After a long night out on Saturday, the best way to kick off any Sunday in Lille is with a visit to the famous Wazemmes Market. My favorite thing to do is buy a large chicken and some potatoes, heat them up in the oven, and then serve them for lunch. There are also a large variety of Arabic-influenced desserts and Vietnamese-styled food. The market is also a great place to have a beer (or a coffee) at 9 am and just people watch. There are all sorts of folks who come to this market and it is really a site to see (just watch out for pickpockets!)

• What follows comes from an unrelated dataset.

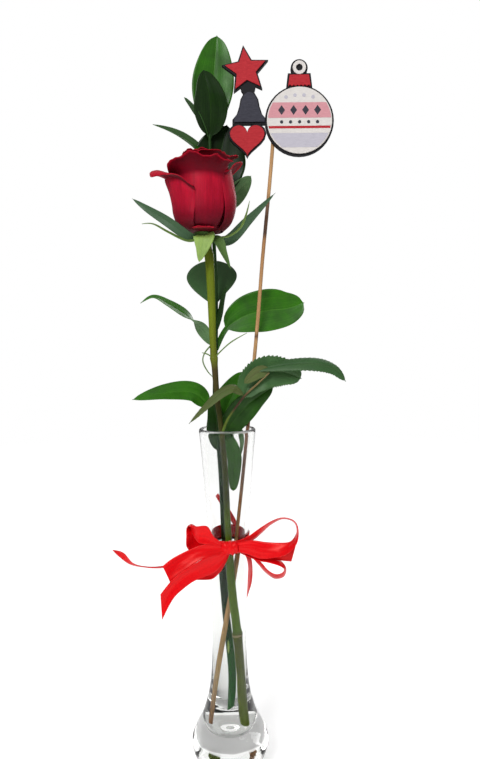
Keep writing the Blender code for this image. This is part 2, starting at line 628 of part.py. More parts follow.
def make_bloom():
    core = turned("core", BLOOM_CORE + [(0, 0)], 16)
    core.location = BLOOM_AXIS * MM
    pieces = [core]
    for name, petal in PETALS.items():
        pieces.append(blade(name, 8, 7, petal_rule(0.625, **petal), PETAL_THICK))
    for ring in PETAL_RINGS:
        for i in range(ring["count"]):
            petal = {key: [value] * 2 if key in ("length", "bend", "curl") else value
                     for key, value in ring.items() if key not in ("name", "count", "start")}
            rule = petal_rule(0.6, at=ring["start"] - i * 360 / ring["count"], **petal)
            pieces.append(blade(ring["name"] + str(i), 5, 6, rule, PETAL_THICK))
    bloom = fuse("rose_petals", pieces)
    return finish(bloom, "rose_petals", new_material("crimson_petal", (0.42, 0.005, 0.02), 0.6))


def without_path(leaf):
    return {key: value for key, value in leaf.items() if key not in ("path", "root")}


def make_rose_stem():
    pieces = [stem("stalk", ROSE_STEM, 3)]
    for name, sepal in SEPALS.items():
        path = vectors(sepal["path"])
        rule = leaf_rule(path, stalk=0.0, **without_path(sepal))
        pieces.append(blade(name, 7, 2, rule, LEAF_THICK))
    pieces.append(stem("leaf_stalk", LEAF_STALK))
    for name, leaf in LEAFLETS.items():
        rows = 12 if name == "pale" else 20
        rule = leaf_rule(vectors(leaf["path"]), stalk=0.03, teeth=rows, edge=0.1,
                         **without_path(leaf))
        pieces.append(blade(name, rows, 2, rule, LEAF_THICK))
    for name, path in STIPULES.items():
        pieces.append(tube(name, vectors(path), [STIPULE_RADIUS] * len(path), 1))
    rose = fuse("rose_stem", pieces, "MANIFOLD")
    return finish(rose, "rose_stem", new_material("rose_green", (0.09, 0.16, 0.02), 0.5))


def make_ruscus():
    pieces = [stem("stalk", RUSCUS_STEM)]
    for name, leaf in RUSCUS_LEAVES.items():
        path = [on_path(RUSCUS_STEM, leaf["root"])] + vectors(leaf["path"])
        rule = leaf_rule(path, **without_path(leaf))
        pieces.append(blade(name, 8, 3, rule, LEAF_THICK))
    spray = fuse("ruscus_spray", pieces)
    return finish(spray, "ruscus_spray", new_material("ruscus_green", (0.02, 0.13, 0.015), 0.35))


def outside_radius(height):
    for high, low in zip(VASE_OUTSIDE, VASE_OUTSIDE[1:]):
        if low[1] <= height <= high[1]:
            return low[0] + (high[0] - low[0]) * (height - low[1]) / (high[1] - low[1])
    return VASE_OUTSIDE[0][0]


def ribbon_rule(top, low):
    def place(u, v):
        return spline(low, u).lerp(spline(top, u), (v + 1) / 2)

    return place


def make_ribbon():
    """The bow: a band round the vase, a knot, and the loops and tails that leave it."""
    top = BAND_Z + BAND_HEIGHT / 2
    low = BAND_Z - BAND_HEIGHT / 2
    inner = [(outside_radius(low) + GAP, low), (outside_radius(top) + GAP, top)]
    outer = [(r + RIBBON_THICK, z) for r, z in reversed(inner)]
    band = baked(turned("band", inner + outer + inner[:1], 32))
    bm = bmesh.new()
    bmesh.ops.create_uvsphere(bm, u_segments=10, v_segments=7, radius=1.0)
    for vert in bm.verts:
        vert.co = (KNOT + Vector((vert.co.x * 5.4, vert.co.y * 2.9, vert.co.z * 4.6))) * MM
    pieces = [band, mesh_object("knot", bm)]
    for name, part in RIBBON_PARTS.items():
        rows = 2 * (len(part["top"]) - 1)
        rule = ribbon_rule(vectors(part["top"]), vectors(part["low"]))
        pieces.append(blade(name, rows, 1, rule, RIBBON_THICK))
    ribbon = fuse("ribbon", pieces, "MANIFOLD")
    return finish(ribbon, "ribbon", new_material("red_satin", (0.62, 0.0, 0.005), 0.35))


def make_skewer():
    path = vectors(SKEWER)
    count = 22
    points = [spline(path, i / count) for i in range(count + 1)]
    skewer = tube("pick_skewer", points, [SKEWER_RADIUS] * len(points))
    return finish(skewer, "pick_skewer", new_material("bamboo", (0.55, 0.33, 0.14), 0.6))


def circle(at, radius, sides=32):
    turn = 2 * math.pi / sides
    return [(at[0] + radius * math.cos(i * turn), at[1] + radius * math.sin(i * turn))
            for i in range(sides)]


def star_outline(at, radius, waist, grow=0.0):
    points = []
    for i in range(10):
        reach = (radius + grow * 1.7) if i % 2 == 0 else (waist + grow)
        angle = math.radians(96 + 36 * i)
        points.append((at[0] + reach * math.cos(angle), at[1] + reach * math.sin(angle)))
    return points


def bell_outline(at, width, height, grow=0.0):
    """A bell: a round crown, a flared skirt and a level lip."""
    half = width / 2 + grow
    low = at[1] - height / 2 - grow
    tall = height + 2 * grow
    side = [(1.0, 0.0), (1.0, 0.14), (0.74, 0.30), (0.60, 0.52), (0.52, 0.74), (0.32, 0.92),
            (0.12, 1.0)]
    right = [(at[0] + half * x, low + tall * z) for x, z in side]
    left = [(2 * at[0] - x, z) for x, z in reversed(right)]
    return right + left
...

If you have time to kill, I highly recommend heading to Roubaix via métro or tram to visit the famous La Piscine museum, and old municipal swimming pool converted into a museum (again, don’t forget your student card!) The architecture is beautiful and it is really a very unique museum.
If you’d rather spend time outside, take a bike ride using the V’Lille bike systems, or go for a run/walk along the canal. There are a ton of people out on Sundays and it’s a great chance to people watch!
Lille, although not the prettiest or most well-known city in France or Europe, is a great place to live, and a great place to spend a weekend. I hope I’ve convinced you to come spend a few days up here in the north (just don’t forget your umbrella!)